* Exercise details *
Give only the number of lines that hold the word "from".

* Stored data *
···

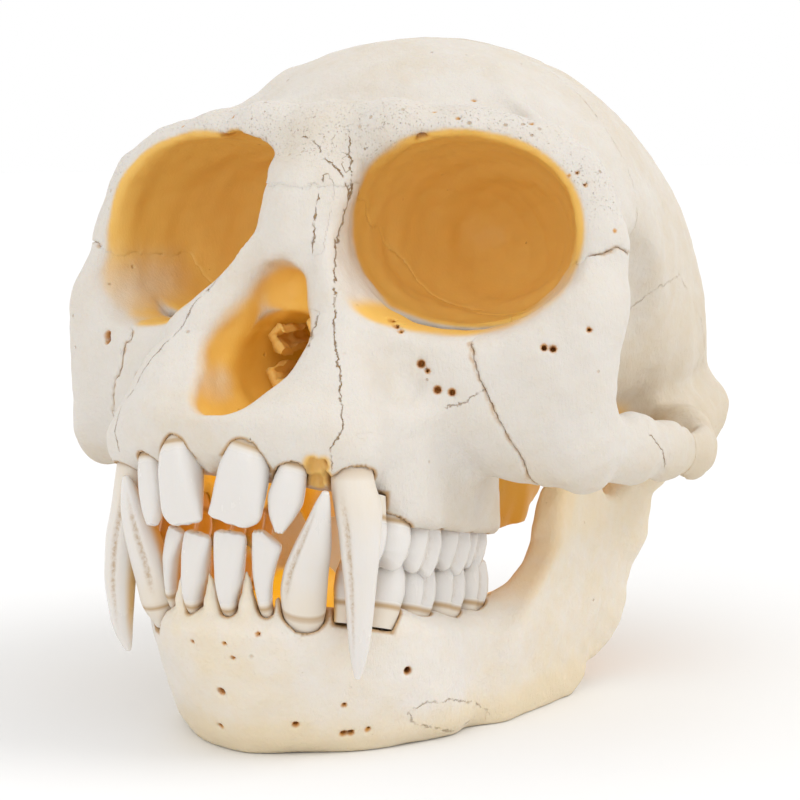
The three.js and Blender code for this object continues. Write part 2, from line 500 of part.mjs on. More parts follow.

···

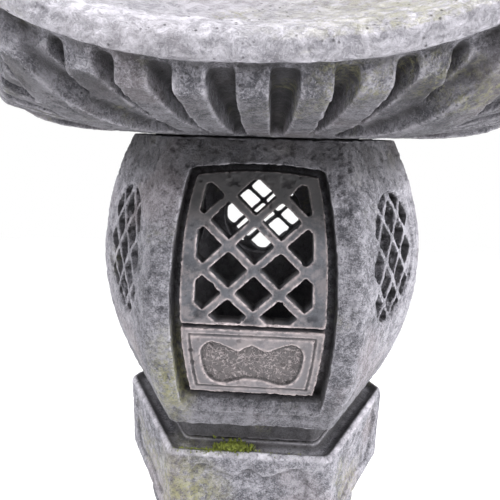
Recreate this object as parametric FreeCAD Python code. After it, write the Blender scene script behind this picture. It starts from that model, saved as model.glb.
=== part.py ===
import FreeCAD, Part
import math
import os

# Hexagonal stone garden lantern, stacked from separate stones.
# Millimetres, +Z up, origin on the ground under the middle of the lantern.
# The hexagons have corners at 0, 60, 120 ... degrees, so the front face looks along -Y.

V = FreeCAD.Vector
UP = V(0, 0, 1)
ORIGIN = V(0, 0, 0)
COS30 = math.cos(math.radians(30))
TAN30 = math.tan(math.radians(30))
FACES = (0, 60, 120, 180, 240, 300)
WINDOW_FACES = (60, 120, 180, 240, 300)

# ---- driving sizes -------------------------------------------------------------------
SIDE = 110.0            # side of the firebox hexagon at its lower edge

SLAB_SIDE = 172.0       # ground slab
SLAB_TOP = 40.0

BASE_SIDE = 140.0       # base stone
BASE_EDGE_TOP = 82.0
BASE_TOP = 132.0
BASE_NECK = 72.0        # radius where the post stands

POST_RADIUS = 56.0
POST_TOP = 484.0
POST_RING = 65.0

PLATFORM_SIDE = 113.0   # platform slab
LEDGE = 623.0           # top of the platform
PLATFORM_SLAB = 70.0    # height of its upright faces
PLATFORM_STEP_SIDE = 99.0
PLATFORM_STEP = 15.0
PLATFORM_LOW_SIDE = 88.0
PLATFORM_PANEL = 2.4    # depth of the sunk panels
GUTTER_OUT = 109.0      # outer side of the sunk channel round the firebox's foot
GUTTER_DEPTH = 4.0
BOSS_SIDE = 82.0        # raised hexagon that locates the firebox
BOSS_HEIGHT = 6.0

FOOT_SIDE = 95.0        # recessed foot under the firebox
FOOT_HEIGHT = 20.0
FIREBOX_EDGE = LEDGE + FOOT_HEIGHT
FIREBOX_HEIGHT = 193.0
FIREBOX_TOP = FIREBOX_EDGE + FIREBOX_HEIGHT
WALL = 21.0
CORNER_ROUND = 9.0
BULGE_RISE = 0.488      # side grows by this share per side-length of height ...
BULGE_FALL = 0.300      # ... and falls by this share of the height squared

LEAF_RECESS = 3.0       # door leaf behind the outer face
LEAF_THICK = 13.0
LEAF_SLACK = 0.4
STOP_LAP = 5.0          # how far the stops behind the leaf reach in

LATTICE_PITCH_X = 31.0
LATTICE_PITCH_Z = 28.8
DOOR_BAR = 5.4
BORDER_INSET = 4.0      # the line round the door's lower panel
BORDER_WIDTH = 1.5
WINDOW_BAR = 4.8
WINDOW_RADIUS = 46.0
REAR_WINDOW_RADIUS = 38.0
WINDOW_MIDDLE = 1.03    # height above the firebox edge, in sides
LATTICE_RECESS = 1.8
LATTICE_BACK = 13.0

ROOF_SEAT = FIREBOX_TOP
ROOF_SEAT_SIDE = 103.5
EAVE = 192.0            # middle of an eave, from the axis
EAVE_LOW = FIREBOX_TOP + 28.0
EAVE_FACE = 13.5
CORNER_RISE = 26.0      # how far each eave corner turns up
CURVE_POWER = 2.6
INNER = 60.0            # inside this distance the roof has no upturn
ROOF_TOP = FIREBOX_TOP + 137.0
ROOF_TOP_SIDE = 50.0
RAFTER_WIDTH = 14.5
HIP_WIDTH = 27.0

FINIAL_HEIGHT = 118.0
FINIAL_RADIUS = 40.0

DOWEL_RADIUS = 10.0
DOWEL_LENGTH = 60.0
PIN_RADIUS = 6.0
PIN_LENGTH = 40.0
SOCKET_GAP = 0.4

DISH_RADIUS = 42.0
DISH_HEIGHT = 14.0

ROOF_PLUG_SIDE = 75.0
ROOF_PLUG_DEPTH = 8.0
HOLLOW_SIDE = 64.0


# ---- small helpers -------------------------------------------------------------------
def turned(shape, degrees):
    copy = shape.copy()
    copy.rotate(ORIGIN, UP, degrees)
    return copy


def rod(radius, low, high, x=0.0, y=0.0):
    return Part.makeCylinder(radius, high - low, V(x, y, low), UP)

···

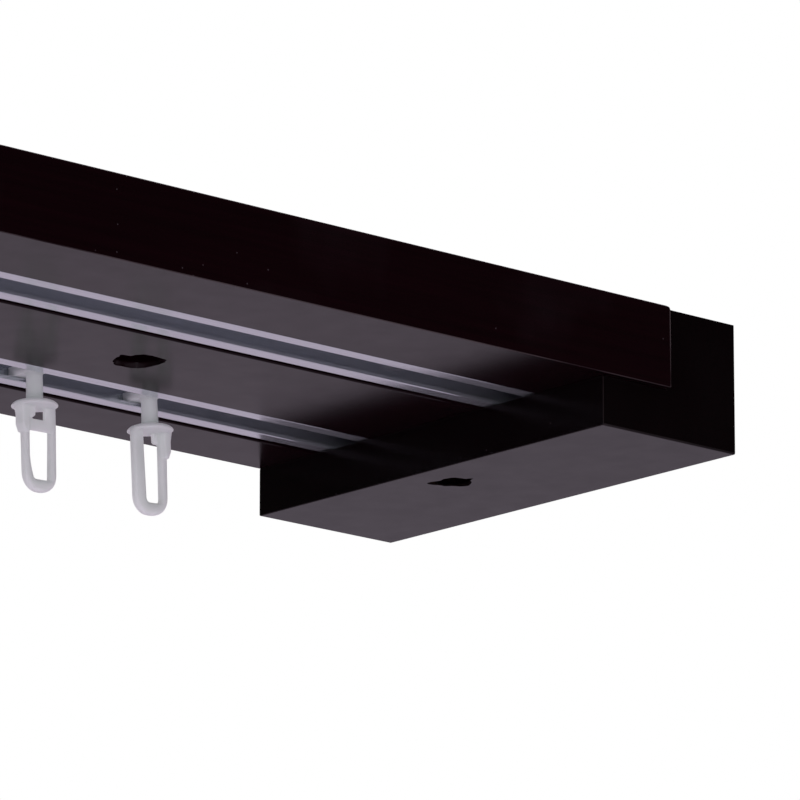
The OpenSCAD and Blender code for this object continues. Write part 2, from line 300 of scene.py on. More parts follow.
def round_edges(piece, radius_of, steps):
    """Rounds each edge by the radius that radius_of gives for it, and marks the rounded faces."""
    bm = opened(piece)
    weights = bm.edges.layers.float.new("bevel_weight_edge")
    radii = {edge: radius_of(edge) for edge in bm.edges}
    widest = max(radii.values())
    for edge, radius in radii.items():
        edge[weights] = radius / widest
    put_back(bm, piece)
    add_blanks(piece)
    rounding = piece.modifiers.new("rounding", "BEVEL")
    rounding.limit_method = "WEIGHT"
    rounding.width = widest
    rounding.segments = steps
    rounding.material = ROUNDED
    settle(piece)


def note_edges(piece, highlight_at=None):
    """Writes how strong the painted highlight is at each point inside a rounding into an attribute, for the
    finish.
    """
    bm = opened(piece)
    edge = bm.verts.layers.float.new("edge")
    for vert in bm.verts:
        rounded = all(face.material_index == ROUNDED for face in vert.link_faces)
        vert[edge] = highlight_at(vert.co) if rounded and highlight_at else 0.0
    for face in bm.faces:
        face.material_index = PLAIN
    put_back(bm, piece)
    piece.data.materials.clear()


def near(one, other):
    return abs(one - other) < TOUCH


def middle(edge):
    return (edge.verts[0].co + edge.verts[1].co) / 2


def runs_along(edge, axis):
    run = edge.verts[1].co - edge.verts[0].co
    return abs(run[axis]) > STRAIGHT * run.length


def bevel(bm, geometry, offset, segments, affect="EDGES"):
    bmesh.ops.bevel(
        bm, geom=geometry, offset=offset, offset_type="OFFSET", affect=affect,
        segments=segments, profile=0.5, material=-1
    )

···

* Final answer *
5